→ **GIVEN EXERCISE**:
Only the lines from the one containing "const parked = new THREE.Group();" down to the one containing "obj.data.transform(world)" should be printed, exactly as they stand, ends included.

→ **COLLECTED DATA**:
※ ※ ※

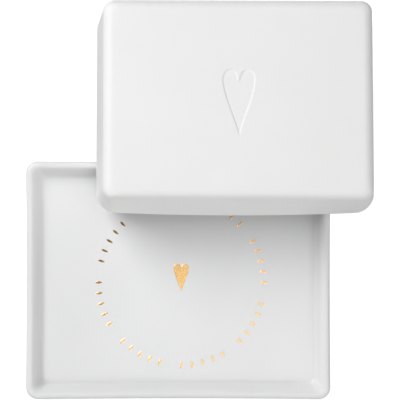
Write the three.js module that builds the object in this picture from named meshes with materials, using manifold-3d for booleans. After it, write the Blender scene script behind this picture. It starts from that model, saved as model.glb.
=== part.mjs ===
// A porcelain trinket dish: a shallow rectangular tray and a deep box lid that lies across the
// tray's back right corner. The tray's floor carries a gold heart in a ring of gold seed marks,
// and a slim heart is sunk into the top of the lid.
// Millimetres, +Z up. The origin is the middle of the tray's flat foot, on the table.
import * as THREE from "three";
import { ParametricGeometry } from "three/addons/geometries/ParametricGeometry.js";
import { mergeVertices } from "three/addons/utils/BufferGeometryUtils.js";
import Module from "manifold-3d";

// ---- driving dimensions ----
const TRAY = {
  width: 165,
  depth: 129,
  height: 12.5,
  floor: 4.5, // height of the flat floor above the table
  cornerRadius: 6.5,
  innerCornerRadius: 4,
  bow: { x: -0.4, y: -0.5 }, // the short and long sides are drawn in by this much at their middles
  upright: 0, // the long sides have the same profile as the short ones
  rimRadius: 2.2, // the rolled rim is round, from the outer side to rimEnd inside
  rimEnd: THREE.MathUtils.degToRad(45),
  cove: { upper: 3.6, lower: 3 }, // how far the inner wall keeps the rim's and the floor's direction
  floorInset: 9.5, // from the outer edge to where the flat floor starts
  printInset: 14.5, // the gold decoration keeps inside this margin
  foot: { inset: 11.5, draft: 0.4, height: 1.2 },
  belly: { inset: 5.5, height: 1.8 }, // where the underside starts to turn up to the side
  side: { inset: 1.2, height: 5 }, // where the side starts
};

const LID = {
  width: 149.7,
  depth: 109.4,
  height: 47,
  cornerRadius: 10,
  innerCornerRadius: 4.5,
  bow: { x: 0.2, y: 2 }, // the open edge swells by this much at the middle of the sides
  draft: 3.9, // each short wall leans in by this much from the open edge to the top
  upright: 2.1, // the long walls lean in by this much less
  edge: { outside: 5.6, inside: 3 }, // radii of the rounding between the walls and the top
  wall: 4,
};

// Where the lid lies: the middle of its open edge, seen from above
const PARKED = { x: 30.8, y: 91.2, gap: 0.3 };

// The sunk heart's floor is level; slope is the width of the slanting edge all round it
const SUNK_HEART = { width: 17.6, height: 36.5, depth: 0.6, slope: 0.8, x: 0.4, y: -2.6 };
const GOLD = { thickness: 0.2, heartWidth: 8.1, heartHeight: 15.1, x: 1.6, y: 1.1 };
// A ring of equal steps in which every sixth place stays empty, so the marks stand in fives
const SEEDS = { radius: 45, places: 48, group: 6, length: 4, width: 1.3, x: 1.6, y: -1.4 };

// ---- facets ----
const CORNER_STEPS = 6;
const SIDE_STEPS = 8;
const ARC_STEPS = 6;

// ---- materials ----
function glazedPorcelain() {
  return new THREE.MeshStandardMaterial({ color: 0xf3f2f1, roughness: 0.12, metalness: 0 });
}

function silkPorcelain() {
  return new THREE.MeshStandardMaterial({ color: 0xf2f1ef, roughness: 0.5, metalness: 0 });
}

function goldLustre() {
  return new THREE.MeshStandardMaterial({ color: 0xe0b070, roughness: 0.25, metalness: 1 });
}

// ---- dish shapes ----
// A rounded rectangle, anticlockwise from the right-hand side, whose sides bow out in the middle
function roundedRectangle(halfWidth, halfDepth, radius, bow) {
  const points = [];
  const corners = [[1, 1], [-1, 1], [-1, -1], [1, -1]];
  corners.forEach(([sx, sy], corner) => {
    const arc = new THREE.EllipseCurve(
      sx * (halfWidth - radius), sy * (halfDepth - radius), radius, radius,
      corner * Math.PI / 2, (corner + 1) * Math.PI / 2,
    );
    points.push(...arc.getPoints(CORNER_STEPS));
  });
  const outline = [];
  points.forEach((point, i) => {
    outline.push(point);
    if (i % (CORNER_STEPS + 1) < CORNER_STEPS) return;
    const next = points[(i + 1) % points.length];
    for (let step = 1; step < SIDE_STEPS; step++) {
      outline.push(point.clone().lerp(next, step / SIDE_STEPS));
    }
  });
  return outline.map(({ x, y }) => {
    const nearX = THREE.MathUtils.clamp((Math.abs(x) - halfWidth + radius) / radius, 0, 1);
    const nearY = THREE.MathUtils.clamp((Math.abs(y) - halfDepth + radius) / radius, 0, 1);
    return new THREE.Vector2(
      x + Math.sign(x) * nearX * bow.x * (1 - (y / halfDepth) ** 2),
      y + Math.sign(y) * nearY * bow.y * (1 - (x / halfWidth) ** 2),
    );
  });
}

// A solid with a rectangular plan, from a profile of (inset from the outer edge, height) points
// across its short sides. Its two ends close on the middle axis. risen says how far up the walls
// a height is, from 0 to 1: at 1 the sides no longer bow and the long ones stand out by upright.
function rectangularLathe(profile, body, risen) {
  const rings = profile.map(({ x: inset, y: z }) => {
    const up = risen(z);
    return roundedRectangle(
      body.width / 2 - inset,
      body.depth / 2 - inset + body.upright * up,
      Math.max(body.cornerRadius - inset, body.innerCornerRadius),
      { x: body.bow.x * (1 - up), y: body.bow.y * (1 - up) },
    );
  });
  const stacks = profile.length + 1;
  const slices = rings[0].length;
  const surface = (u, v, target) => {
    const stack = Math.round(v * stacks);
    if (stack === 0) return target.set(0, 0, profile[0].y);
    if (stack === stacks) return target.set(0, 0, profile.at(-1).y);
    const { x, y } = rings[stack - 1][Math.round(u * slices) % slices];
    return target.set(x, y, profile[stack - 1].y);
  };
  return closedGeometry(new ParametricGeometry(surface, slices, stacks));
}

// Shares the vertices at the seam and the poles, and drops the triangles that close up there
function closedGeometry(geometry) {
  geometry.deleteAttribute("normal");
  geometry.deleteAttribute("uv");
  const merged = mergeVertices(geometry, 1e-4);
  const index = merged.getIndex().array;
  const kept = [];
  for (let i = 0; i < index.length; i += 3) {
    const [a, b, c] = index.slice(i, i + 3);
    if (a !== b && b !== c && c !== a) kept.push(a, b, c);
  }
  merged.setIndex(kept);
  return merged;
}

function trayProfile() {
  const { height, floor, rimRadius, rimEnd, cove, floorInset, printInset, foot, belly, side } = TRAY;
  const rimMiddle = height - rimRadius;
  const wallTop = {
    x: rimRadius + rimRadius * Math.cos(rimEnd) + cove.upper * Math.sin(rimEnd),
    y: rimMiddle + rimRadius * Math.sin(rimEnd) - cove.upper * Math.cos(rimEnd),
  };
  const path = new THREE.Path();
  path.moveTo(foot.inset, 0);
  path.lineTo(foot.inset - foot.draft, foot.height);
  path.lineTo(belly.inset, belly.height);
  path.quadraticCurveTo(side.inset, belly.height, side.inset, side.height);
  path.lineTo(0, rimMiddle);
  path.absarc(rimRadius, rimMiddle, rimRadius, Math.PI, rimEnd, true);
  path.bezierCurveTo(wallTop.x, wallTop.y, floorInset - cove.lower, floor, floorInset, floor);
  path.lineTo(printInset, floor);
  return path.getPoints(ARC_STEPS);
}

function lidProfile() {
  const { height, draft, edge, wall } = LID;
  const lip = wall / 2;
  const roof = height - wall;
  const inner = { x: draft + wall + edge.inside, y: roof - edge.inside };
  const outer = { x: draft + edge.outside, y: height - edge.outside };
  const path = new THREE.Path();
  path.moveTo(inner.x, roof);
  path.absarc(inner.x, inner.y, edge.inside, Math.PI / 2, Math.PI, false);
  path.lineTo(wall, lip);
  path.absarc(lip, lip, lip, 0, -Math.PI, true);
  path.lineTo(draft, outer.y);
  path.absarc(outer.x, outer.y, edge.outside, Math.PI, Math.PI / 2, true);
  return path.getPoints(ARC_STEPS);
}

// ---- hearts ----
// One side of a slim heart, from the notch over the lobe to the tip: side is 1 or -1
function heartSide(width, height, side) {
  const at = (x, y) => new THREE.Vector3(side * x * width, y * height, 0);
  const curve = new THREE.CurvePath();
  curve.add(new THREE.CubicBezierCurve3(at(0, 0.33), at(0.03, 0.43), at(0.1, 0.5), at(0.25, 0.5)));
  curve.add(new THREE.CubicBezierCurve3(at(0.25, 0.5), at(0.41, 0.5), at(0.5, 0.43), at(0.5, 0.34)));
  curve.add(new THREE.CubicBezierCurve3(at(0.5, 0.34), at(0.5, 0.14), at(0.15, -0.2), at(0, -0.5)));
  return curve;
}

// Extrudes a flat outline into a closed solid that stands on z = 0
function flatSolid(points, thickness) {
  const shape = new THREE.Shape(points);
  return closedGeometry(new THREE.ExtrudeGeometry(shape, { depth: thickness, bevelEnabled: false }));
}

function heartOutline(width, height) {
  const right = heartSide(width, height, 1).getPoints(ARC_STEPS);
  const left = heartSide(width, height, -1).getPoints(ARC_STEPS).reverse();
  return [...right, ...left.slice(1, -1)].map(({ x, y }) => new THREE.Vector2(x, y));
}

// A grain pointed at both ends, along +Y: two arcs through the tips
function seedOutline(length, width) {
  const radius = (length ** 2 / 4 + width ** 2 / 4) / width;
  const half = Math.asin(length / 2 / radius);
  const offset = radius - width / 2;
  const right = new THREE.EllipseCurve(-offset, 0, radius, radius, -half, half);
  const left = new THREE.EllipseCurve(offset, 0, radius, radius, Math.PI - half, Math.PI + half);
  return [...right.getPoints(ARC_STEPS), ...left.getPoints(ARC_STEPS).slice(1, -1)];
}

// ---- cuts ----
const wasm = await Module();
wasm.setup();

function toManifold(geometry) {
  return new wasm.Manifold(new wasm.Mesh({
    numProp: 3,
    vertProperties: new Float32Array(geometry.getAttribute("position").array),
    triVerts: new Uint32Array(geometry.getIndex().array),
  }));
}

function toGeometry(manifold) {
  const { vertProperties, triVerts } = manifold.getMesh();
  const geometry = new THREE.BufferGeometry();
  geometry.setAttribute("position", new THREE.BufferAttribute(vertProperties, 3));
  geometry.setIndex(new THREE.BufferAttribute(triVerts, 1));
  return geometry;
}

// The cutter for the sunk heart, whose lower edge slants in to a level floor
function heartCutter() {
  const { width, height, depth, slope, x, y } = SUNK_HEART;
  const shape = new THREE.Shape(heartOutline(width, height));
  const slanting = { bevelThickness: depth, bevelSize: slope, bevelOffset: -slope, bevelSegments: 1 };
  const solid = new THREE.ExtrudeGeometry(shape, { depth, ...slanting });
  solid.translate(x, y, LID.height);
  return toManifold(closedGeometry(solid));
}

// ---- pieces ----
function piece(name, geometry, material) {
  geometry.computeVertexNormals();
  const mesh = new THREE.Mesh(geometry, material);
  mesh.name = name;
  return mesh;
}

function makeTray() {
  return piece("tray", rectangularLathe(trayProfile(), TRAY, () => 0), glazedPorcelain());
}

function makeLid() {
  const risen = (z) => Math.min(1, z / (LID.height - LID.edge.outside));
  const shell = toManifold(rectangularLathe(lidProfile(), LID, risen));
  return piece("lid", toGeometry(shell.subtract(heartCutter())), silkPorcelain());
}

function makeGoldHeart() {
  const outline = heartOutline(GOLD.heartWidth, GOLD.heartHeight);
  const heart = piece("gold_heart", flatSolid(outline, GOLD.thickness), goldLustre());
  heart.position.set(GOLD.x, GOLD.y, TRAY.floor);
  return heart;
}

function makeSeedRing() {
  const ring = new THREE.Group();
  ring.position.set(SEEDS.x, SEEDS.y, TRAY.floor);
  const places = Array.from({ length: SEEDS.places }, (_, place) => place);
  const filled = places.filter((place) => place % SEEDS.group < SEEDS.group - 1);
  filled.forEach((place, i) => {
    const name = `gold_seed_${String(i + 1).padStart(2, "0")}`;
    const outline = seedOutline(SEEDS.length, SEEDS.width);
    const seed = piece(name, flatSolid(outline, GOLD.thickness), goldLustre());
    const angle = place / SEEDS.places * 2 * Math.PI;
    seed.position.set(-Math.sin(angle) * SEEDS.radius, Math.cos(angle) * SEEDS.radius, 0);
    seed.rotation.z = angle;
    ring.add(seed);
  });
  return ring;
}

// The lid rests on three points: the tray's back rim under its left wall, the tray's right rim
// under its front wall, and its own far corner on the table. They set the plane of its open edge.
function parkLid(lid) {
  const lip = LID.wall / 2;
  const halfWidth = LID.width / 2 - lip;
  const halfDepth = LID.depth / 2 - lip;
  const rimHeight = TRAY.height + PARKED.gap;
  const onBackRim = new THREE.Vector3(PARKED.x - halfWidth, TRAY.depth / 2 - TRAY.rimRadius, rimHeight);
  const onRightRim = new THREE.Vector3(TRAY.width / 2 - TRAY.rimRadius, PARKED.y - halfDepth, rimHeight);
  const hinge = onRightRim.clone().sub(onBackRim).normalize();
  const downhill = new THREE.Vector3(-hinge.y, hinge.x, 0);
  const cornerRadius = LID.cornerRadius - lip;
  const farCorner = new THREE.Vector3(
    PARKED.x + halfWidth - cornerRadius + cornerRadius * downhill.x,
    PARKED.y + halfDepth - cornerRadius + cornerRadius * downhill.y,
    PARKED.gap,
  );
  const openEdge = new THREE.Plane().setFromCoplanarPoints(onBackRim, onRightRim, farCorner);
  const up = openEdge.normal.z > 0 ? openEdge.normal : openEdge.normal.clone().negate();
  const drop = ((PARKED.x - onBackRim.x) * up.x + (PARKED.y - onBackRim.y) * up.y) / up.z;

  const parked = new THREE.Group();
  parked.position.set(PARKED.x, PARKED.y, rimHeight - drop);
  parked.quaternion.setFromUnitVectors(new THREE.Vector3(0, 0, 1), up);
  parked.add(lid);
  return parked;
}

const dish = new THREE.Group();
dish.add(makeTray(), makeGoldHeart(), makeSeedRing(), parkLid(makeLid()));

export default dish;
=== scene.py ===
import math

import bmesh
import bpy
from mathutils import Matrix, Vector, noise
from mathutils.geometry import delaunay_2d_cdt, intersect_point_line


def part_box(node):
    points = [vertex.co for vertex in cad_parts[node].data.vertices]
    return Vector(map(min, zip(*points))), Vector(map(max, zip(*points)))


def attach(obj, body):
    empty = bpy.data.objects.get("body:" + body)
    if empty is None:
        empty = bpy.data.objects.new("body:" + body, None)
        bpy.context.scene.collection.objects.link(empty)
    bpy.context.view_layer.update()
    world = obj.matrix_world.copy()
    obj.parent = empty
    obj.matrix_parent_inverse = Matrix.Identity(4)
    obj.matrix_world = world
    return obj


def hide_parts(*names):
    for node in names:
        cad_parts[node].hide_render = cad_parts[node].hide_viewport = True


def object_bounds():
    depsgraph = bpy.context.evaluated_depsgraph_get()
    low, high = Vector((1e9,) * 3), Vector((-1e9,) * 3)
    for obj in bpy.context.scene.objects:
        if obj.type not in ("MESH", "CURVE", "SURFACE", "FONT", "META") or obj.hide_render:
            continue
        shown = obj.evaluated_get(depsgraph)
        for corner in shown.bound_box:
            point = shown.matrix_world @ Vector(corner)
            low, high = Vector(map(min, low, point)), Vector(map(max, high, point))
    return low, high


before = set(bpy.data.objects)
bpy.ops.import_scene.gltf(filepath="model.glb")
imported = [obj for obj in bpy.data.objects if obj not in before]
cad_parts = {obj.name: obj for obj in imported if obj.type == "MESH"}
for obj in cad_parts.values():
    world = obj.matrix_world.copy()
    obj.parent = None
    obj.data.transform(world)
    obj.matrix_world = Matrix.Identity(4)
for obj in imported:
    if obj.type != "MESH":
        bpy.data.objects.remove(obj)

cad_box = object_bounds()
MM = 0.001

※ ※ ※

→ **THE OUTPUT**:
  const parked = new THREE.Group();
  parked.position.set(PARKED.x, PARKED.y, rimHeight - drop);
  parked.quaternion.setFromUnitVectors(new THREE.Vector3(0, 0, 1), up);
  parked.add(lid);
  return parked;
}

const dish = new THREE.Group();
dish.add(makeTray(), makeGoldHeart(), makeSeedRing(), parkLid(makeLid()));

export default dish;
=== scene.py ===
import math

import bmesh
import bpy
from mathutils import Matrix, Vector, noise
from mathutils.geometry import delaunay_2d_cdt, intersect_point_line


def part_box(node):
    points = [vertex.co for vertex in cad_parts[node].data.vertices]
    return Vector(map(min, zip(*points))), Vector(map(max, zip(*points)))


def attach(obj, body):
    empty = bpy.data.objects.get("body:" + body)
    if empty is None:
        empty = bpy.data.objects.new("body:" + body, None)
        bpy.context.scene.collection.objects.link(empty)
    bpy.context.view_layer.update()
    world = obj.matrix_world.copy()
    obj.parent = empty
    obj.matrix_parent_inverse = Matrix.Identity(4)
    obj.matrix_world = world
    return obj


def hide_parts(*names):
    for node in names:
        cad_parts[node].hide_render = cad_parts[node].hide_viewport = True


def object_bounds():
    depsgraph = bpy.context.evaluated_depsgraph_get()
    low, high = Vector((1e9,) * 3), Vector((-1e9,) * 3)
    for obj in bpy.context.scene.objects:
        if obj.type not in ("MESH", "CURVE", "SURFACE", "FONT", "META") or obj.hide_render:
            continue
        shown = obj.evaluated_get(depsgraph)
        for corner in shown.bound_box:
            point = shown.matrix_world @ Vector(corner)
            low, high = Vector(map(min, low, point)), Vector(map(max, high, point))
    return low, high


before = set(bpy.data.objects)
bpy.ops.import_scene.gltf(filepath="model.glb")
imported = [obj for obj in bpy.data.objects if obj not in before]
cad_parts = {obj.name: obj for obj in imported if obj.type == "MESH"}
for obj in cad_parts.values():
    world = obj.matrix_world.copy()
    obj.parent = None
    obj.data.transform(world)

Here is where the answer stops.